Son las situaciones excepcionales las que identifican la naturaleza de los liderazgos. Es cierto que la excepcionalidad da brillo incluso a los más mediocres, porque los sitúa bajo el foco de la noticia, pero si unos crecen como líderes transitorios, otros se elevan a la categoría de estadistas. Y esto es lo que está ocurriendo en estos inesperados días en los que el hombre más perseguido de España es, a la vez, el ‘kingmaker’ que puede desatascar la crisis. En esta situación insólita, el ‘president’ Puigdemont podía hacer dos cosas: actuar como un líder, o actuar como un estadista. Ha optado por la segunda condición, y al hacerlo, ha dejado desnudos a algunos reyes de la república ‘nostrada’.
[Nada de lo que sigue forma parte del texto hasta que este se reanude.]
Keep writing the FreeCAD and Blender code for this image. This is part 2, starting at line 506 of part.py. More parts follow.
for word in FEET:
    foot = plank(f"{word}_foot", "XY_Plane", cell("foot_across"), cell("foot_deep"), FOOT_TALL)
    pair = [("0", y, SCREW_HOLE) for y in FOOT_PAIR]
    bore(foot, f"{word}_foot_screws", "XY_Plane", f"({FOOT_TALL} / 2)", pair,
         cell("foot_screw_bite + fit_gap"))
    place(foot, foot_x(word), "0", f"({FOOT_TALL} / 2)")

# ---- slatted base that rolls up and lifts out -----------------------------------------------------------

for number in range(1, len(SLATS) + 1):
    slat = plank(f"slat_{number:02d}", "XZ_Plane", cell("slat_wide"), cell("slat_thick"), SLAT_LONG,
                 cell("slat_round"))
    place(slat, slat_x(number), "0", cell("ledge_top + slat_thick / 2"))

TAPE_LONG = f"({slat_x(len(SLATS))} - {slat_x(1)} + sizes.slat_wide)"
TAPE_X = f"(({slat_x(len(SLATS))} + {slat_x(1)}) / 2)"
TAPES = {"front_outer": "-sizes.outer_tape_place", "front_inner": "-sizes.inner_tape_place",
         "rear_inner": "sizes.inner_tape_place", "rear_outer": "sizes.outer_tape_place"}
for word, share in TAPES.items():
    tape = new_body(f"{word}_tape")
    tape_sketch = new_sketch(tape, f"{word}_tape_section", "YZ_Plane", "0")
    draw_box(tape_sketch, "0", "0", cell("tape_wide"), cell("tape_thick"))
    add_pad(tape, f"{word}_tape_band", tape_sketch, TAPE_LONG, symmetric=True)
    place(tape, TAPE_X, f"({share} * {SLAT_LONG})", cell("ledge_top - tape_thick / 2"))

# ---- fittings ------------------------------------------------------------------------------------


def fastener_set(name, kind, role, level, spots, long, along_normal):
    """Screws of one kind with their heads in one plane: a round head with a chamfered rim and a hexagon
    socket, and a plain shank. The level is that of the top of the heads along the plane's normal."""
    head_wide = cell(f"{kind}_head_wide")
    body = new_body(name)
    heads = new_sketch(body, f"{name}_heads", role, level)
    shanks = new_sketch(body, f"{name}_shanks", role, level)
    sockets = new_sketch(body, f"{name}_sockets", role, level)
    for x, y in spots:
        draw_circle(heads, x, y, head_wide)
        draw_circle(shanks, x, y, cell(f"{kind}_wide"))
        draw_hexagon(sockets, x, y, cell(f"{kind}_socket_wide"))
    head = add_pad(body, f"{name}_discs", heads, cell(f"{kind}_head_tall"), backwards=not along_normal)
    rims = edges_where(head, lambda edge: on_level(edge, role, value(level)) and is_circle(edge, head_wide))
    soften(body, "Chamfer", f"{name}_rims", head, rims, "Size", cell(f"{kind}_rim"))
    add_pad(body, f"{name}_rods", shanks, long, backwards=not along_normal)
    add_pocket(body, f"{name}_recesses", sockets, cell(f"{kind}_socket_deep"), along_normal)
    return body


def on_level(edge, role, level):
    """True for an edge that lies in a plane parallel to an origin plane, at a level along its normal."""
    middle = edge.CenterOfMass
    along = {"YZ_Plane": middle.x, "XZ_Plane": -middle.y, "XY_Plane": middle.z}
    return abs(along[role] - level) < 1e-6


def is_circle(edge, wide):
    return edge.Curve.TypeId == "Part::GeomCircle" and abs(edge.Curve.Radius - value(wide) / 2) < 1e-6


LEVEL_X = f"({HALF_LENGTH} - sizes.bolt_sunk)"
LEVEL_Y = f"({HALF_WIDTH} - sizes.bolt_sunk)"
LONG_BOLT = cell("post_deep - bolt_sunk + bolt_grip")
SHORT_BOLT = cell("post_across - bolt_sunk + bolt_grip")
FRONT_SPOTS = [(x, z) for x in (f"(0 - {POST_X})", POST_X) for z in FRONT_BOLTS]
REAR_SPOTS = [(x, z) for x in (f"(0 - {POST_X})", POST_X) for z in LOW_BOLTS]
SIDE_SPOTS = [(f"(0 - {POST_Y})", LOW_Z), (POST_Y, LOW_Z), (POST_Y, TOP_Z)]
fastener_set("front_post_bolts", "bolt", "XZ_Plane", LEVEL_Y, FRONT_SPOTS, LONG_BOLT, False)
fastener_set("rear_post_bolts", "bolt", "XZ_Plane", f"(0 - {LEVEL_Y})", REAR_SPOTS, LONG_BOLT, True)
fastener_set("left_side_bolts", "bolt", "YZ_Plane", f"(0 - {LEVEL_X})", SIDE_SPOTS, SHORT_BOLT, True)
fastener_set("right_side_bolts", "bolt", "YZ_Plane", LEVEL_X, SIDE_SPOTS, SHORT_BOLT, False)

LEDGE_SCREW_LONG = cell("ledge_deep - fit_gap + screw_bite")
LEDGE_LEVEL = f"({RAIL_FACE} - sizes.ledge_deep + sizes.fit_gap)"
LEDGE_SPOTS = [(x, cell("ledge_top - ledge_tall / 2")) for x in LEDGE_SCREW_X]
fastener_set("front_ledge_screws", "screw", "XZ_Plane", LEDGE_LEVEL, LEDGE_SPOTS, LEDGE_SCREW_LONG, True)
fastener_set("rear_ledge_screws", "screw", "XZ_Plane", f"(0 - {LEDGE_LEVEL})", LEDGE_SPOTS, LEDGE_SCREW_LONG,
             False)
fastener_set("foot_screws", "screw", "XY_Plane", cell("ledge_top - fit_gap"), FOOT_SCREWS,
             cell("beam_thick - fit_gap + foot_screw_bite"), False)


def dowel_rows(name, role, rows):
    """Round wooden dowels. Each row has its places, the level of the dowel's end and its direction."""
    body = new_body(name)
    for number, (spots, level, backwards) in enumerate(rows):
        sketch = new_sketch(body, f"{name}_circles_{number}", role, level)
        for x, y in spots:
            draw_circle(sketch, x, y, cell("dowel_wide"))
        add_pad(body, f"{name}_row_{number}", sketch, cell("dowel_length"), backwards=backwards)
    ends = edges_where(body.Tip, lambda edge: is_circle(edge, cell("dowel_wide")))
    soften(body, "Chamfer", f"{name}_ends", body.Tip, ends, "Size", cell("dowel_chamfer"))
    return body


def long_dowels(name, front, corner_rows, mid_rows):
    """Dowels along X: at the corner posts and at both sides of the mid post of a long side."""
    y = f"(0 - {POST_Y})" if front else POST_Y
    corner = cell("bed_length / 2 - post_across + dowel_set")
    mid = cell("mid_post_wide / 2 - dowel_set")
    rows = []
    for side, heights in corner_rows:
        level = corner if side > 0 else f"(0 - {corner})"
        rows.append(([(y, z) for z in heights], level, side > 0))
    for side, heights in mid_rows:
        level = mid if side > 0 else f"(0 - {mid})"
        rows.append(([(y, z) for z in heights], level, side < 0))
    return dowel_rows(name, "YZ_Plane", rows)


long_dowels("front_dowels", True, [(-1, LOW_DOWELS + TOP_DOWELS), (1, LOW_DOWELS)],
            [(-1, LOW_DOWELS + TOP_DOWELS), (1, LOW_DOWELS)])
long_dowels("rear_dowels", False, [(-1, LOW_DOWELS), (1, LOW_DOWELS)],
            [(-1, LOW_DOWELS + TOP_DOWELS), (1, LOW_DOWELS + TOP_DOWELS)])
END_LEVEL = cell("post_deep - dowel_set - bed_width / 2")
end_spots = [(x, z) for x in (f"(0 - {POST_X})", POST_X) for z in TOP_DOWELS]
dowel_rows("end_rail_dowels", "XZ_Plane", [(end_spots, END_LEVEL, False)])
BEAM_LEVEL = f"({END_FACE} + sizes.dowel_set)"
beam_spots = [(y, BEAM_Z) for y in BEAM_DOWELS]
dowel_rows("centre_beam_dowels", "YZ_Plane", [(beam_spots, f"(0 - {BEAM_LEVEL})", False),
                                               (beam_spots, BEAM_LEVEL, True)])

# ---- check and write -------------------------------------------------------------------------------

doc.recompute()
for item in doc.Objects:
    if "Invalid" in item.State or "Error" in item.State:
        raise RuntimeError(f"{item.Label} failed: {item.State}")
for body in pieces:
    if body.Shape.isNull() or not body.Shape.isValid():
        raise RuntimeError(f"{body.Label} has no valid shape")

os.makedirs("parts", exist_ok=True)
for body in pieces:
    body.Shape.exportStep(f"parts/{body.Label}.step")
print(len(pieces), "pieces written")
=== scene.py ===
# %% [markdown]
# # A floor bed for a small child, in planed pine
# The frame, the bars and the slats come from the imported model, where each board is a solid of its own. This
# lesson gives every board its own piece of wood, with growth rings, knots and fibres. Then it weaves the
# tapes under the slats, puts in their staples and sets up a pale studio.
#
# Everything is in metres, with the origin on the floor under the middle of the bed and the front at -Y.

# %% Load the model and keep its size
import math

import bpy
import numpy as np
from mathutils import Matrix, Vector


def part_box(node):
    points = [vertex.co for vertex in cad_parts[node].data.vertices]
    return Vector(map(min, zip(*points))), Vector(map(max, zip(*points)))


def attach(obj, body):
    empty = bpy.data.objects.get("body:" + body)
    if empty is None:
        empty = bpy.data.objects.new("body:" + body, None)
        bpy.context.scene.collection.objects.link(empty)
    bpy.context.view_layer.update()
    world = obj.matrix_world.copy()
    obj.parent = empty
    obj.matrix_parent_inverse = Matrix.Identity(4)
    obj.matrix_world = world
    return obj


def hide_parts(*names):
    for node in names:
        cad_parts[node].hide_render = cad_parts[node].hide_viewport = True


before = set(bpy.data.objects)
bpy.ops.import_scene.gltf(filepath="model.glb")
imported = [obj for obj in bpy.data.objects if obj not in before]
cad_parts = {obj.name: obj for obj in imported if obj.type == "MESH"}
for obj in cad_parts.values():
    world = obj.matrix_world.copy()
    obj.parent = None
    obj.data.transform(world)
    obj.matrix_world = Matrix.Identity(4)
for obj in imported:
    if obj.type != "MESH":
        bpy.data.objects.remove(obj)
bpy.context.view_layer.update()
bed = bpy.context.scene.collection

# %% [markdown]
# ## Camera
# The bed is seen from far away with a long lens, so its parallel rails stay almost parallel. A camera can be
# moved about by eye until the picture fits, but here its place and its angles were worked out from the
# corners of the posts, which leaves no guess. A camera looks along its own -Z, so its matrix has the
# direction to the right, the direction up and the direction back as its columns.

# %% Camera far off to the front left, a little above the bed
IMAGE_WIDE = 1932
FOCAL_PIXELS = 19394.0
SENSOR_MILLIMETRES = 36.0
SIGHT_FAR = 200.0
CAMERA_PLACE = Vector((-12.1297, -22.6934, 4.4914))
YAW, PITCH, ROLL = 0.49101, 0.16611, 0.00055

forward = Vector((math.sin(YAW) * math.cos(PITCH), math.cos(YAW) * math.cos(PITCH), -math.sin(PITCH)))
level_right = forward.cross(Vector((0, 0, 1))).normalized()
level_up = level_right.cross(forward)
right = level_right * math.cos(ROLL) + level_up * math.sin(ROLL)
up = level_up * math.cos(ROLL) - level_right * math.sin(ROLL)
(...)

¿Cuál es la diferencia entre el líder y el estadista? De entrada, la perspectiva en la que se sitúa. Puigdemont opta por hablar desde la nación, y no desde el partido, ergo no busca soluciones puntuales sino un “acuerdo histórico”. A partir de este hecho nacional, el lenguaje, las formas y los objetivos transforman el talante de la negociación, convirtiéndola en un hecho trascendente. Es cierto que este es un planteamiento de riesgo, dado que maximaliza los límites, aparte de dejar descolocados a los políticos españoles, incapaces de salir de la ecuación autonómica. Lo ha dicho el propio ‘president’, “no existen las condiciones en España para un acuerdo histórico”, pero también es condición de estadista trabajar para que las condiciones se creen. Sea como sea, una de las frases de su conferencia es inequívoca: “No existe una solución autonómica al conflicto catalán”, de modo que ni la buscará, ni la aceptará, no en vano la perspectiva de la nación impide la de autonomía.
A partir de ahí, las diferencias son sustanciales. Por ejemplo, Puigdemont considera que antes de negociar es necesario poder hablar, lo que requiere un principio de reconocimiento mutuo, sin el cual no se puede llegar a ningún acuerdo. Es decir, hay que sacar el conflicto catalán de la ecuación judicial y devolverlo a la casilla política, de la que nunca debía haber salido. Dado que la única forma de hacerlo es con una amnistía, esta debe ser previa a la negociación. No es pues una moneda de cambio para la investidura, sino una condición previa para sentarse a pactar. Y no se trata de nombres o límites, sino de aceptar el carácter democrático y no delictivo de la lucha independentista. Con una exigencia que no es menor: Sánchez debe anular la directiva de inteligencia que sitúa al independentismo en la categoría terrorista -tal y como informó a Europol- y que faculta al Estado a usar todos los mecanismos de represión para su control. ¿Cómo puede Sánchez conseguir los votos de unos diputados cuya naturaleza equipara al terrorismo? Es una pregunta tan básica que parece de primero de política, pero nadie la había formulado hasta ahora. Y con la amnistía y la descriminalización del independentismo, una tercera condición: la creación de un mecanismo de seguimiento de la negociación, dado que la desconfianza es absoluta.
A partir de ahí, las preguntas se agolpan: ¿Qué quiere para votar la investidura? ¿El referéndum? ¿La autodeterminación? Puigdemont lo ha dejado claro: no renuncia a la unilateralidad (que se olvide Montilla del “no lo volveremos a hacer” que exige), y solo un referéndum pactado con el Estado puede levantar el mandato del Primero de Octubre. Esto, sumado a la exigencia de acuerdo histórico: dos más dos hacen cuatro. Pero también deja claro algo: todavía no estamos en esta pantalla. Ni da por comenzada ninguna negociación -la foto con Yolanda Díaz es un gesto de gran importancia política, pero no representa ningún inicio de negociación-, ni pondrá nada sobre la mesa hasta que las condiciones previas se hayan producido de forma contrastable. Y contrastable, en el caso de la amnistía es evidente: el PSOE debe presentar una ley de amnistía en el Congreso a corto plazo si quiere iniciar conversaciones. ¿Que nada de esto ocurre?: pues ‘via fora’, que, como dice, “no hemos aguantado las posiciones para salvar una legislatura, sino para defender los derechos nacionales”.
La nación o el partido; el estadista o el líder; el acuerdo o las elecciones. Puigdemont opta por la nación, actúa como un estadista y no teme a las elecciones. Nunca Sánchez se había encontrado con semejante tesitura. Se llama resiliencia, y no busca sobrevivir, busca vencer.